0

I'm trying to create bounding boxes for the text in an image I have. An example is the one below.

I would like to add a bounding box around each This is a test line. Unfortunately I'm not sure why this method is not automatically identifying the bounding boxes

import re
import cv2
import numpy as np
import pytesseract
from pytesseract import Output
from matplotlib import pyplot as plt


# Plot character boxes on image using pytesseract.image_to_boxes() function
image = cv2.imread('Image.jpg')
b, g, r = cv2.split(image)
image = cv2.merge([r,g,b])
d = pytesseract.image_to_data(image, output_type=Output.DICT)
print('DATA KEYS: \n', d.keys())

n_boxes = len(d['text'])
for i in range(n_boxes):
    # condition to only pick boxes with a confidence > 60%
    if int(d['conf'][i]) > 60:
        (x, y, w, h) = (d['left'][i], d['top'][i], d['width'][i], d['height'][i])
        image = cv2.rectangle(image, (x, y), (x + w, y + h), (0, 255, 0), 2)

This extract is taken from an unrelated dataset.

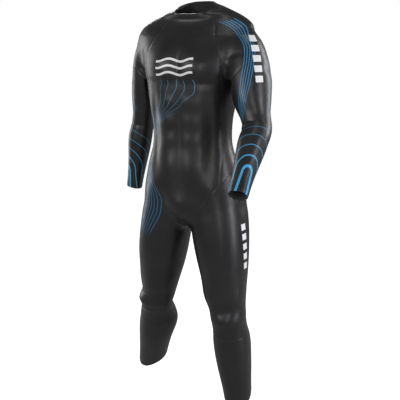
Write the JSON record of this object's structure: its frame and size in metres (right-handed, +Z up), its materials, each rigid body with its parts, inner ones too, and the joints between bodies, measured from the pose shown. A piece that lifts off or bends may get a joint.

b, g, r = cv2.split(image)
rgb_img = cv2.merge([r, g, b])
plt.figure(figsize=(16, 12))
plt.imshow(rgb_img)
plt.title('SAMPLE IMAGE WITH WORD LEVEL BOXES')
plt.show()

enter image description here

Black
  • 4,483
  • 8
  • 38
  • 55
  • Do you have a specific issue? There must be a million factors which could be causing this, no? – AMC Apr 14 '20 at 01:46

1 Answers1

2

Here is a different way to do that with Python/OpenCV.

  • Read the input
  • Convert to gray
  • (OTSU) Threshold (white text on black background)
  • Apply morphology dilate with horizontal kernel longer than letter spacing and then smaller vertical kernel to remove thin horizontal lines remaining from line in page.
  • Find contours
  • Draw bounding boxes of contours on input
  • Save result

Input:

enter image description here

import cv2
import numpy as np

# load image
img = cv2.imread("test_text.jpg")

# convert to gray
gray = cv2.cvtColor(img, cv2.COLOR_BGR2GRAY)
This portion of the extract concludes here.